### Given information
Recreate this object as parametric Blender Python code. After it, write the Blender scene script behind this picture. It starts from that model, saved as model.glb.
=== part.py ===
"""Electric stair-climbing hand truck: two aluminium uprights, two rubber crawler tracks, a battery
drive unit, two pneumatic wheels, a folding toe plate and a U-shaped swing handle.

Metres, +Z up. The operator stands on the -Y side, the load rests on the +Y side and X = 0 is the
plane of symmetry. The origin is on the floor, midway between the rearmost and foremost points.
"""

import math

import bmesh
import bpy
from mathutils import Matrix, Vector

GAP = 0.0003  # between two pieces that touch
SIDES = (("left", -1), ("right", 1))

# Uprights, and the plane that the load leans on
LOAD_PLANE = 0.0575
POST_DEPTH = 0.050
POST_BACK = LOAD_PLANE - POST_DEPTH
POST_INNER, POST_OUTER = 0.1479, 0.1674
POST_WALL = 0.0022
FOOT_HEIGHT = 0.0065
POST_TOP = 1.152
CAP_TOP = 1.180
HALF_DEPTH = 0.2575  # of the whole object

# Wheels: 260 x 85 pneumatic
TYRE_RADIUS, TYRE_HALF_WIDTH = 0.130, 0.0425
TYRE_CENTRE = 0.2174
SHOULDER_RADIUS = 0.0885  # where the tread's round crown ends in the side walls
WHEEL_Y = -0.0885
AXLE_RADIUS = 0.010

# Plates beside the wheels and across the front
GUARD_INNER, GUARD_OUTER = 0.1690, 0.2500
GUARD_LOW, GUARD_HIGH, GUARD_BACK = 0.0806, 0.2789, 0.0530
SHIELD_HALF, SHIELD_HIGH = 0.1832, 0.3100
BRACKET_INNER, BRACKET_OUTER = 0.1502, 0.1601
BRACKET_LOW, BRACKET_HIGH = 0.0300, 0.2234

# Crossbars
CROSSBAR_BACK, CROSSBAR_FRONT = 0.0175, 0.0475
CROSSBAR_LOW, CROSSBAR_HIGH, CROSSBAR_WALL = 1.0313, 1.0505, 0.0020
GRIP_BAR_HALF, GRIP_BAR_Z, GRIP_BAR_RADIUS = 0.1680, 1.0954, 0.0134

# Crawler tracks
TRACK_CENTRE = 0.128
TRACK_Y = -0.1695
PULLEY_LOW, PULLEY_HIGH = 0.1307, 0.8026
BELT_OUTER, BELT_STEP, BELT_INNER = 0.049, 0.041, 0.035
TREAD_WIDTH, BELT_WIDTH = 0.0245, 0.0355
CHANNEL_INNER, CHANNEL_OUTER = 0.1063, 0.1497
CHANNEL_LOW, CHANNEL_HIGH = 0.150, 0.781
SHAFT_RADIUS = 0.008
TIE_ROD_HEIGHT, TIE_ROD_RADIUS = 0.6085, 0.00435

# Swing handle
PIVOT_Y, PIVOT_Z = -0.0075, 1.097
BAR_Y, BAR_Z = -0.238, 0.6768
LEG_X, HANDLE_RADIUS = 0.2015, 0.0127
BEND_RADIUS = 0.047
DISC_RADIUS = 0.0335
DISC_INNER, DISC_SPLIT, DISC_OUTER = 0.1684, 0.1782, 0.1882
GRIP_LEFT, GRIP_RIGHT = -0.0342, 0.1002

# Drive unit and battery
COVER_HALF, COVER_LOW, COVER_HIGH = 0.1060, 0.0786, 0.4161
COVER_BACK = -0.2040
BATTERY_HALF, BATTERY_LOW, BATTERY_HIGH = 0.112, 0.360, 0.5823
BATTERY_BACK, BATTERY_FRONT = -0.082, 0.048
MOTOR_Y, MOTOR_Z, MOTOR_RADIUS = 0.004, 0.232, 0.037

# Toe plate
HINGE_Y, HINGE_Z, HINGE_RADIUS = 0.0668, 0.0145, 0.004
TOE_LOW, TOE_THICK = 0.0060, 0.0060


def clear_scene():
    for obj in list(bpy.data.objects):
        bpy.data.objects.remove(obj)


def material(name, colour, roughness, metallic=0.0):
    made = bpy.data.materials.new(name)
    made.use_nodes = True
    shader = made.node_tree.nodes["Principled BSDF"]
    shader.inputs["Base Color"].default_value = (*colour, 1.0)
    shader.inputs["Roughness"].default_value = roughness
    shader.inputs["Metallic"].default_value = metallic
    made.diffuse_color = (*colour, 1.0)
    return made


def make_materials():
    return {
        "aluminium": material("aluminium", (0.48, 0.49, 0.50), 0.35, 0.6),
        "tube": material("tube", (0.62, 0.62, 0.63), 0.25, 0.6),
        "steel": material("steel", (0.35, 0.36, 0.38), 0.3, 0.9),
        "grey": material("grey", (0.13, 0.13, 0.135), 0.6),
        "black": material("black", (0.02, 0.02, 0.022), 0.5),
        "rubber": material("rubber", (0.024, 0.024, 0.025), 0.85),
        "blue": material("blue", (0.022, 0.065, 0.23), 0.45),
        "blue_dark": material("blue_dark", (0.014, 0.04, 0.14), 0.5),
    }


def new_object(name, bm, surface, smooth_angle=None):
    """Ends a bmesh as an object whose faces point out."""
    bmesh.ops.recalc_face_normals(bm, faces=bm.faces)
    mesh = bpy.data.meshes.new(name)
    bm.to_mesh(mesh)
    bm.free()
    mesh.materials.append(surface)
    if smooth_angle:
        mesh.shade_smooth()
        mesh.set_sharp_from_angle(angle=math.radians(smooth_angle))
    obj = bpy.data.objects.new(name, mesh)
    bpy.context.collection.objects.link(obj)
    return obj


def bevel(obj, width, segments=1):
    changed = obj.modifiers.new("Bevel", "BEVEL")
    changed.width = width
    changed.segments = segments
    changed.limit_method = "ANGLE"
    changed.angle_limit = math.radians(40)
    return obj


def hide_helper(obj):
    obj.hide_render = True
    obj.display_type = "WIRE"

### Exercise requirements
Please repeat the listing above in full and exactly.

### Exercise output
Recreate this object as parametric Blender Python code. After it, write the Blender scene script behind this picture. It starts from that model, saved as model.glb.
=== part.py ===
"""Electric stair-climbing hand truck: two aluminium uprights, two rubber crawler tracks, a battery
drive unit, two pneumatic wheels, a folding toe plate and a U-shaped swing handle.

Metres, +Z up. The operator stands on the -Y side, the load rests on the +Y side and X = 0 is the
plane of symmetry. The origin is on the floor, midway between the rearmost and foremost points.
"""

import math

import bmesh
import bpy
from mathutils import Matrix, Vector

GAP = 0.0003  # between two pieces that touch
SIDES = (("left", -1), ("right", 1))

# Uprights, and the plane that the load leans on
LOAD_PLANE = 0.0575
POST_DEPTH = 0.050
POST_BACK = LOAD_PLANE - POST_DEPTH
POST_INNER, POST_OUTER = 0.1479, 0.1674
POST_WALL = 0.0022
FOOT_HEIGHT = 0.0065
POST_TOP = 1.152
CAP_TOP = 1.180
HALF_DEPTH = 0.2575  # of the whole object

# Wheels: 260 x 85 pneumatic
TYRE_RADIUS, TYRE_HALF_WIDTH = 0.130, 0.0425
TYRE_CENTRE = 0.2174
SHOULDER_RADIUS = 0.0885  # where the tread's round crown ends in the side walls
WHEEL_Y = -0.0885
AXLE_RADIUS = 0.010

# Plates beside the wheels and across the front
GUARD_INNER, GUARD_OUTER = 0.1690, 0.2500
GUARD_LOW, GUARD_HIGH, GUARD_BACK = 0.0806, 0.2789, 0.0530
SHIELD_HALF, SHIELD_HIGH = 0.1832, 0.3100
BRACKET_INNER, BRACKET_OUTER = 0.1502, 0.1601
BRACKET_LOW, BRACKET_HIGH = 0.0300, 0.2234

# Crossbars
CROSSBAR_BACK, CROSSBAR_FRONT = 0.0175, 0.0475
CROSSBAR_LOW, CROSSBAR_HIGH, CROSSBAR_WALL = 1.0313, 1.0505, 0.0020
GRIP_BAR_HALF, GRIP_BAR_Z, GRIP_BAR_RADIUS = 0.1680, 1.0954, 0.0134

# Crawler tracks
TRACK_CENTRE = 0.128
TRACK_Y = -0.1695
PULLEY_LOW, PULLEY_HIGH = 0.1307, 0.8026
BELT_OUTER, BELT_STEP, BELT_INNER = 0.049, 0.041, 0.035
TREAD_WIDTH, BELT_WIDTH = 0.0245, 0.0355
CHANNEL_INNER, CHANNEL_OUTER = 0.1063, 0.1497
CHANNEL_LOW, CHANNEL_HIGH = 0.150, 0.781
SHAFT_RADIUS = 0.008
TIE_ROD_HEIGHT, TIE_ROD_RADIUS = 0.6085, 0.00435

# Swing handle
PIVOT_Y, PIVOT_Z = -0.0075, 1.097
BAR_Y, BAR_Z = -0.238, 0.6768
LEG_X, HANDLE_RADIUS = 0.2015, 0.0127
BEND_RADIUS = 0.047
DISC_RADIUS = 0.0335
DISC_INNER, DISC_SPLIT, DISC_OUTER = 0.1684, 0.1782, 0.1882
GRIP_LEFT, GRIP_RIGHT = -0.0342, 0.1002

# Drive unit and battery
COVER_HALF, COVER_LOW, COVER_HIGH = 0.1060, 0.0786, 0.4161
COVER_BACK = -0.2040
BATTERY_HALF, BATTERY_LOW, BATTERY_HIGH = 0.112, 0.360, 0.5823
BATTERY_BACK, BATTERY_FRONT = -0.082, 0.048
MOTOR_Y, MOTOR_Z, MOTOR_RADIUS = 0.004, 0.232, 0.037

# Toe plate
HINGE_Y, HINGE_Z, HINGE_RADIUS = 0.0668, 0.0145, 0.004
TOE_LOW, TOE_THICK = 0.0060, 0.0060


def clear_scene():
    for obj in list(bpy.data.objects):
        bpy.data.objects.remove(obj)


def material(name, colour, roughness, metallic=0.0):
    made = bpy.data.materials.new(name)
    made.use_nodes = True
    shader = made.node_tree.nodes["Principled BSDF"]
    shader.inputs["Base Color"].default_value = (*colour, 1.0)
    shader.inputs["Roughness"].default_value = roughness
    shader.inputs["Metallic"].default_value = metallic
    made.diffuse_color = (*colour, 1.0)
    return made


def make_materials():
    return {
        "aluminium": material("aluminium", (0.48, 0.49, 0.50), 0.35, 0.6),
        "tube": material("tube", (0.62, 0.62, 0.63), 0.25, 0.6),
        "steel": material("steel", (0.35, 0.36, 0.38), 0.3, 0.9),
        "grey": material("grey", (0.13, 0.13, 0.135), 0.6),
        "black": material("black", (0.02, 0.02, 0.022), 0.5),
        "rubber": material("rubber", (0.024, 0.024, 0.025), 0.85),
        "blue": material("blue", (0.022, 0.065, 0.23), 0.45),
        "blue_dark": material("blue_dark", (0.014, 0.04, 0.14), 0.5),
    }


def new_object(name, bm, surface, smooth_angle=None):
    """Ends a bmesh as an object whose faces point out."""
    bmesh.ops.recalc_face_normals(bm, faces=bm.faces)
    mesh = bpy.data.meshes.new(name)
    bm.to_mesh(mesh)
    bm.free()
    mesh.materials.append(surface)
    if smooth_angle:
        mesh.shade_smooth()
        mesh.set_sharp_from_angle(angle=math.radians(smooth_angle))
    obj = bpy.data.objects.new(name, mesh)
    bpy.context.collection.objects.link(obj)
    return obj


def bevel(obj, width, segments=1):
    changed = obj.modifiers.new("Bevel", "BEVEL")
    changed.width = width
    changed.segments = segments
    changed.limit_method = "ANGLE"
    changed.angle_limit = math.radians(40)
    return obj


def hide_helper(obj):
    obj.hide_render = True
    obj.display_type = "WIRE"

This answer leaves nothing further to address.